§ Collected material:
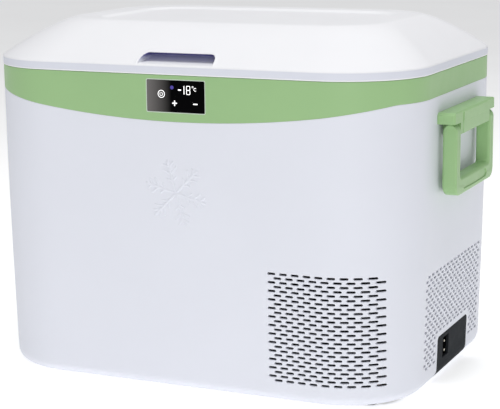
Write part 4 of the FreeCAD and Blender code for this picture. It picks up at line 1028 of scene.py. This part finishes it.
def display():
    """Thin rim round the glass, with the glass a hair below it."""
    cx, cz = display_x, display_z
    hx, hz = display_wide / 2, display_tall / 2

    def ring(margin, y, r):
        return [(cx + x, y, cz + z) for x, z in rounded_outline(hx - margin, hz - margin, r)]
    face = -half_y
    rim = Builder()
    # distance in from the edge, depth behind the front wall, and corner radius
    rim_profile = ((0.0, 2.5, 2.0), (0.0, -0.05, 2.0), (0.12, -0.16, 1.9), (0.3, -0.2, 1.75),
                   (0.62, -0.2, 1.5), (0.8, -0.14, 1.35), (0.9, 0.02, 1.2), (0.9, 2.5, 1.2))
    glass_profile = ((0.95, 2.3, 1.15), (0.95, 0.12, 1.15), (1.05, 0.03, 1.05), (1.25, 0.0, 0.9),
                     (6.0, 0.0, 0.9))
    rim.tube([ring(margin, face + deep, r) for margin, deep, r in rim_profile], capped=False)
    loops = len(rounded_outline(1, 1, 0.1))
    total = len(rim.points)
    rim.strip(list(range(total - loops, total)), list(range(loops)), closed=True)
    rim.piece("display_rim", rim_green, "cabinet", sharp=50.0,
              stands_for=("display_bezel",))
    glass = Builder()
    glass.tube([ring(margin, face + deep, r) for margin, deep, r in glass_profile])
    glass.piece("display_glass", lens, "cabinet", sharp=40.0,
                stands_for=("display_lens",))


def flat_mark(build, points):
    """A thin raised mark on the glass, from an outline in x and z."""
    front = -half_y - mark_proud
    back = front + mark_thick
    build.tube([[(x, back, z) for x, z in points], [(x, front, z) for x, z in points]])


def bar(build, x0, z0, x1, z1, width):
    """A straight stroke with round ends."""
    angle = math.atan2(z1 - z0, x1 - x0)
    points = []
    for (x, z), start in (((x1, z1), -90), ((x0, z0), 90)):
        for k in range(7):
            a = angle + math.radians(start + 180 * k / 6)
            points.append((x + width / 2 * math.cos(a), z + width / 2 * math.sin(a)))
    flat_mark(build, points)


def arc(build, cx, cz, r, a0, a1, width, parts=28):
    """A curved stroke."""
    outer = []
    inner = []
    for k in range(parts + 1):
        a = math.radians(a0 + (a1 - a0) * k / parts)
        outer.append((cx + (r + width / 2) * math.cos(a), cz + (r + width / 2) * math.sin(a)))
        inner.append((cx + (r - width / 2) * math.cos(a), cz + (r - width / 2) * math.sin(a)))
    for k in range(parts):
        flat_mark(build, [outer[k], outer[k + 1], inner[k + 1], inner[k]])


def ring_mark(build, cx, cz, half_wide, half_tall, r, width):
    """A closed stroke round a rounded rectangle."""
    outer = rounded_outline(half_wide + width / 2, half_tall + width / 2, r + width / 2)
    inner = rounded_outline(half_wide - width / 2, half_tall - width / 2, max(0.1, r - width / 2))
    count = len(outer)
    for k in range(count):
        after = (k + 1) % count
        flat_mark(build, [(cx + x, cz + z) for x, z in
                          (outer[k], outer[after], inner[after], inner[k])])


def display_marks():
    """Lit signs: power ring, minus eighteen degrees, plus, minus and a blue lamp."""
    marks = Builder()
    power_x, power_z = -14.6, 322.0
    arc(marks, power_x, power_z, 3.8, 0, 360, 0.65)
    arc(marks, power_x, power_z, 1.75, 125, 415, 0.5, 20)
    bar(marks, power_x, power_z + 0.6, power_x, power_z + 1.9, 0.45)
    # the reading: a minus sign, a one, an eight, and the sign for degrees Celsius
    digit_middle, digit_half = 326.9, 4.0
    one_x, eight_x, degree_x, letter_x = 12.0, 16.9, 22.0, 24.9
    bar(marks, 5.5, digit_middle, 8.1, digit_middle, 1.3)
    bar(marks, one_x, digit_middle - digit_half, one_x, digit_middle + digit_half, 0.85)
    for middle in (324.7, 329.1):
        ring_mark(marks, eight_x, middle, 2.0, 2.15, 1.0, 0.7)
    arc(marks, degree_x, 330.5, 0.8, 0, 360, 0.4, 16)
    arc(marks, letter_x, 327.9, 1.5, 50, 310, 0.55, 16)
    # the two touch pads below it
    plus_x, plus_z, plus_wide, plus_tall = 0.8, 312.8, 2.3, 2.4
    minus_x, minus_z, minus_half = 24.9, 312.7, 2.0
    pad_stroke = 1.2
    bar(marks, plus_x - plus_wide, plus_z, plus_x + plus_wide, plus_z, pad_stroke)
    bar(marks, plus_x, plus_z - plus_tall, plus_x, plus_z + plus_tall, pad_stroke)
    bar(marks, minus_x - minus_half, minus_z, minus_x + minus_half, minus_z, pad_stroke)
    marks.piece("display_marks", lit_white, "cabinet", sharp=30.0,
                weighted=False)
    lamp = Builder()
    lamp_x, lamp_z, lamp_radius = -2.1, 329.2, 2.0
    flat_mark(lamp, [(lamp_x + lamp_radius * math.cos(math.radians(15 * k)),
                      lamp_z + lamp_radius * math.sin(math.radians(15 * k))) for k in range(24)])
    lamp.piece("display_lamp", lit_blue, "cabinet", sharp=30.0,
               weighted=False)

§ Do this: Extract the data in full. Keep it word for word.

§ Solution to the problem:
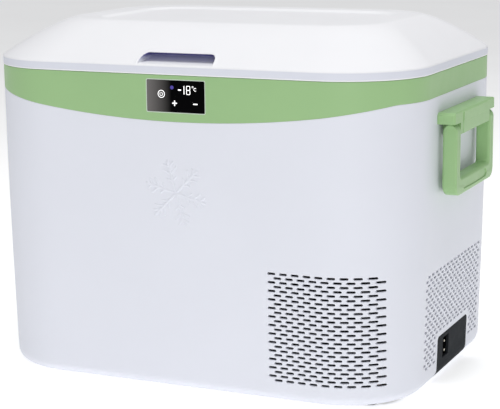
Write part 4 of the FreeCAD and Blender code for this picture. It picks up at line 1028 of scene.py. This part finishes it.
def display():
    """Thin rim round the glass, with the glass a hair below it."""
    cx, cz = display_x, display_z
    hx, hz = display_wide / 2, display_tall / 2

    def ring(margin, y, r):
        return [(cx + x, y, cz + z) for x, z in rounded_outline(hx - margin, hz - margin, r)]
    face = -half_y
    rim = Builder()
    # distance in from the edge, depth behind the front wall, and corner radius
    rim_profile = ((0.0, 2.5, 2.0), (0.0, -0.05, 2.0), (0.12, -0.16, 1.9), (0.3, -0.2, 1.75),
                   (0.62, -0.2, 1.5), (0.8, -0.14, 1.35), (0.9, 0.02, 1.2), (0.9, 2.5, 1.2))
    glass_profile = ((0.95, 2.3, 1.15), (0.95, 0.12, 1.15), (1.05, 0.03, 1.05), (1.25, 0.0, 0.9),
                     (6.0, 0.0, 0.9))
    rim.tube([ring(margin, face + deep, r) for margin, deep, r in rim_profile], capped=False)
    loops = len(rounded_outline(1, 1, 0.1))
    total = len(rim.points)
    rim.strip(list(range(total - loops, total)), list(range(loops)), closed=True)
    rim.piece("display_rim", rim_green, "cabinet", sharp=50.0,
              stands_for=("display_bezel",))
    glass = Builder()
    glass.tube([ring(margin, face + deep, r) for margin, deep, r in glass_profile])
    glass.piece("display_glass", lens, "cabinet", sharp=40.0,
                stands_for=("display_lens",))


def flat_mark(build, points):
    """A thin raised mark on the glass, from an outline in x and z."""
    front = -half_y - mark_proud
    back = front + mark_thick
    build.tube([[(x, back, z) for x, z in points], [(x, front, z) for x, z in points]])


def bar(build, x0, z0, x1, z1, width):
    """A straight stroke with round ends."""
    angle = math.atan2(z1 - z0, x1 - x0)
    points = []
    for (x, z), start in (((x1, z1), -90), ((x0, z0), 90)):
        for k in range(7):
            a = angle + math.radians(start + 180 * k / 6)
            points.append((x + width / 2 * math.cos(a), z + width / 2 * math.sin(a)))
    flat_mark(build, points)


def arc(build, cx, cz, r, a0, a1, width, parts=28):
    """A curved stroke."""
    outer = []
    inner = []
    for k in range(parts + 1):
        a = math.radians(a0 + (a1 - a0) * k / parts)
        outer.append((cx + (r + width / 2) * math.cos(a), cz + (r + width / 2) * math.sin(a)))
        inner.append((cx + (r - width / 2) * math.cos(a), cz + (r - width / 2) * math.sin(a)))
    for k in range(parts):
        flat_mark(build, [outer[k], outer[k + 1], inner[k + 1], inner[k]])


def ring_mark(build, cx, cz, half_wide, half_tall, r, width):
    """A closed stroke round a rounded rectangle."""
    outer = rounded_outline(half_wide + width / 2, half_tall + width / 2, r + width / 2)
    inner = rounded_outline(half_wide - width / 2, half_tall - width / 2, max(0.1, r - width / 2))
    count = len(outer)
    for k in range(count):
        after = (k + 1) % count
        flat_mark(build, [(cx + x, cz + z) for x, z in
                          (outer[k], outer[after], inner[after], inner[k])])


def display_marks():
    """Lit signs: power ring, minus eighteen degrees, plus, minus and a blue lamp."""
    marks = Builder()
    power_x, power_z = -14.6, 322.0
    arc(marks, power_x, power_z, 3.8, 0, 360, 0.65)
    arc(marks, power_x, power_z, 1.75, 125, 415, 0.5, 20)
    bar(marks, power_x, power_z + 0.6, power_x, power_z + 1.9, 0.45)
    # the reading: a minus sign, a one, an eight, and the sign for degrees Celsius
    digit_middle, digit_half = 326.9, 4.0
    one_x, eight_x, degree_x, letter_x = 12.0, 16.9, 22.0, 24.9
    bar(marks, 5.5, digit_middle, 8.1, digit_middle, 1.3)
    bar(marks, one_x, digit_middle - digit_half, one_x, digit_middle + digit_half, 0.85)
    for middle in (324.7, 329.1):
        ring_mark(marks, eight_x, middle, 2.0, 2.15, 1.0, 0.7)
    arc(marks, degree_x, 330.5, 0.8, 0, 360, 0.4, 16)
    arc(marks, letter_x, 327.9, 1.5, 50, 310, 0.55, 16)
    # the two touch pads below it
    plus_x, plus_z, plus_wide, plus_tall = 0.8, 312.8, 2.3, 2.4
    minus_x, minus_z, minus_half = 24.9, 312.7, 2.0
    pad_stroke = 1.2
    bar(marks, plus_x - plus_wide, plus_z, plus_x + plus_wide, plus_z, pad_stroke)
    bar(marks, plus_x, plus_z - plus_tall, plus_x, plus_z + plus_tall, pad_stroke)
    bar(marks, minus_x - minus_half, minus_z, minus_x + minus_half, minus_z, pad_stroke)
    marks.piece("display_marks", lit_white, "cabinet", sharp=30.0,
                weighted=False)
    lamp = Builder()
    lamp_x, lamp_z, lamp_radius = -2.1, 329.2, 2.0
    flat_mark(lamp, [(lamp_x + lamp_radius * math.cos(math.radians(15 * k)),
                      lamp_z + lamp_radius * math.sin(math.radians(15 * k))) for k in range(24)])
    lamp.piece("display_lamp", lit_blue, "cabinet", sharp=30.0,
               weighted=False)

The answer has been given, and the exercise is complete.